Afin que l’arrêt X., Y. et Z. aboutisse à une prise en considération effective des besoins de protection spécifiques des demandeurs d’asile homosexuels, toutefois, l’examen de crédibilité de l’orientation homosexuelle ne peut mener à une réintroduction indirecte de l’exigence de discrétion ou imposer une charge de la preuve disproportionnée. La question préjudicielle adressée par le Conseil d’Etat des Pays-Bas à ce sujet devrait permettre à la Cour de préciser les limites dans lesquelles l’examen de crédibilité devra se réaliser[22].

L.L.

C. Pour en savoir plus

Pour consulter l’arrêt : C.J.U.E., 7 novembre 2013, X., Y. et Z., aff. jointes C-199/12 à C-201/12, non encore publié au Rec.

Pour citer cette note : L. Leboeuf, « L’évaluation concrète des demandes d’asiles fondées sur l’homosexualité », Newsletter EDEM, novembre 2013.


[1] C.J.U.E., 7 novembre 2013, X., Y. et Z., aff. jointes C-199/12 à C-201/12, non encore publié au Rec., § 28.

[2] Ibid., § 30.

[3] Ibid., § 31.

[4] Ibid., § 46.

[5] Ibid., § 55.

[6] Art. 8 CEDH ; art. 7 Charte des droits fondamentaux de l’U.E.

[7] C.J.U.E., X., Y. et Z., op. cit., § 54.

[8] Ibid., § 57.

[9] Ibid., § 59.

[10] Ibid., § 71.

[11] Ibid., § 70.

[12] Ibid., § 74 ; C.J.U.E., 5 septembre 2012, Y.et Z., aff. jointes C-71/11 et C-99/11, non encore publié au Rec.

[13] L. LEBOEUF et L. TSOURDI, « Towards a Re-definition of Persecution ? Assessing the Potential Impact of Y. and Z. », H.R.L.R., 2013, p. 402.

[14] Art. 4, § 3, a), de la directive qualification (notre emphase) ; C.J.U.E., X., Y. et Z., op. cit., § 58 : « il appartient aux autorités nationales de procéder […] à un examen de tous les faits pertinents concernant ce pays d’origine, y compris les lois et les règlements du pays d’origine et la manière dont ils sont appliqués » (notre emphase).

[15] S. CHELVAN, « A Missed Opportunity Or a New Dawn ? », European Law Blog, 13 novembre 2013 ;  C. LANTERO et M.-L. GASILIEN-BAINCHE, « Groupe social et statut de réfugié : une victoire à la Pyrrhus pour les personnes homosexuelles », Lettres ADL du CREDOF, 13 novembre 2013 ; J. PETIN, « La Cour de justice et les persécutions fondées sur l’orientation sexuelle, un tournant de la protection internationale ? », GDR ELSJ, 15 novembre 2013 ; H.C.R., « Claims to Refugee Status based on Sexual Orientation and/or Gender Identity within the context of Article 1A(2) of the 1951 Convention and/or its 1967 Protocol relating to the Status of Refugees », Guidelines On International Protection No 9, 2012, § 27.

[16] Conclusions de l’avocat général Sharpston, présentées le 11 juillet 2013 dans C.J.U.E., X, Y et Z, aff. jointes C-199/12, C-200/12 et C-201/12, non encore publié au Rec., § 41 ; voy. notamment Cour eur.

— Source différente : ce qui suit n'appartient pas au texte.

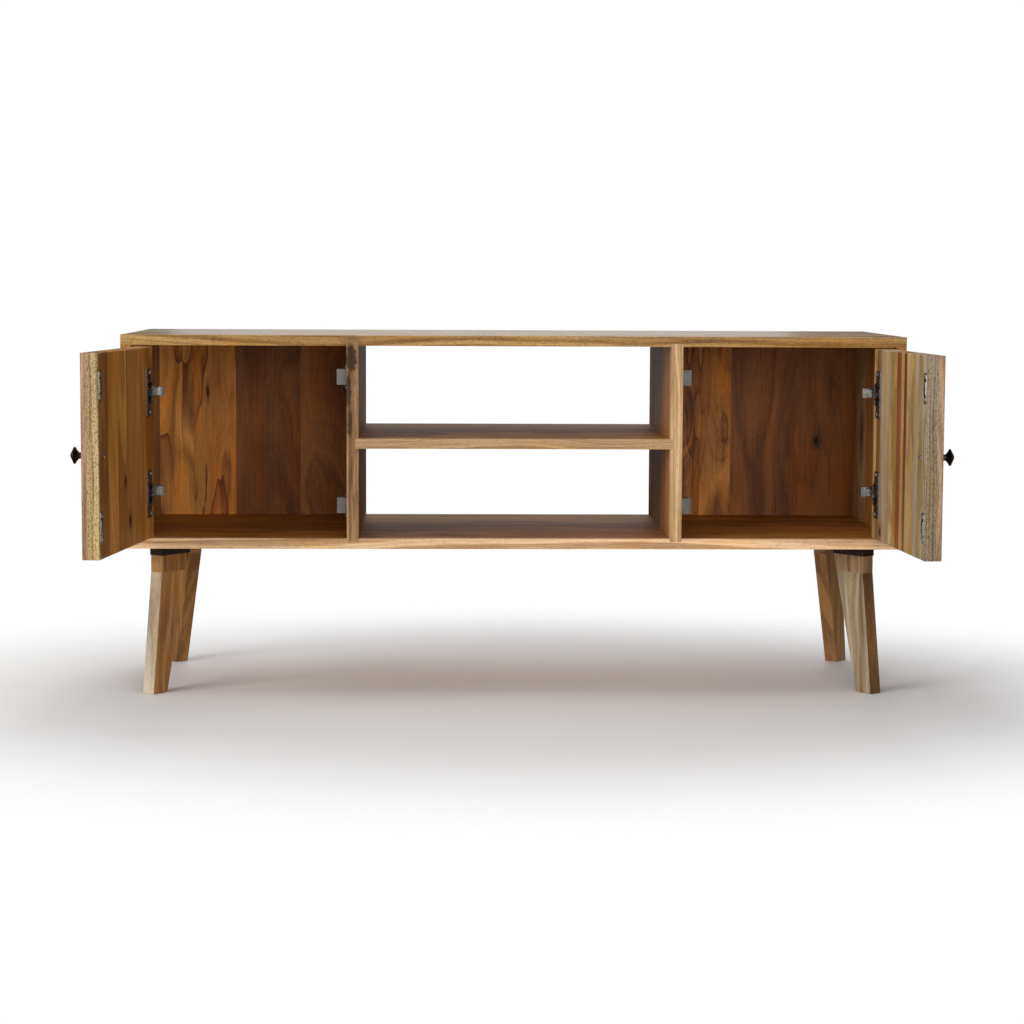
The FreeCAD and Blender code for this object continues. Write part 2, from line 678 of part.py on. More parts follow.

D.H., 22 octobre 1981, Dudgeon c. Royaume-Uni, req. n° 7525/76.

[17] Cour eur. D.H. (irr.), 22 juin 2004, F. c. Royaume-Uni, req. n° 17341/03, § 1.

[18] Ibid., § 3 : « it cannot be required that an expelling Contracting State only return an alien to a country which is in full and effective enforcement of  all the rights and freedoms set out in the Convention » (notre traduction).

[19] C.C.T., 7 juillet 2011, Uttam Mondal c. Suède, com. n° 338/2008, § 7.7.

[20] Ibid., § 7.3. : « the Committee notes that the State party’s argument that Bangladeshi authorities are not actively persecuting homosexuals does not rule out that such prosecution can occur ».

[21] Le Danemark, La Norvège, la Bulgarie, l’Espagne et la Finlande refusaient de reconnaitre la qualité de réfugié sur la seule base de l’application d’une législation pénale incriminant l’homosexualité (S. JANSEN et T. SPIJKERBOER, Fleeing Homophobia, 2011, p. 24).

[22] Aff. C-148/13, C-149/13 et C-150/13 : « Quelles sont les limitations imposées par l’article 4 de la directive 2004/83/CE [1] du Conseil, du 29 avril 2004, concernant les normes minimales relatives aux conditions que doivent remplir les ressortissants des pays tiers ou les apatrides pour pouvoir prétendre au statut de réfugié ou les personnes qui, pour d’autres raisons, ont besoin d’une protection internationale, et relatives au contenu de ces statuts, et par la charte des droits fondamentaux de l’Union européenne, en particulier ses articles 3 et 7, à la manière dont est apprécié le caractère crédible d’une orientation sexuelle prétendue; ces limitations sont-elles différentes de celles valant pour l’appréciation du caractère crédible d’autres motifs de persécution et, dans l’affirmative, à quel égard ? ».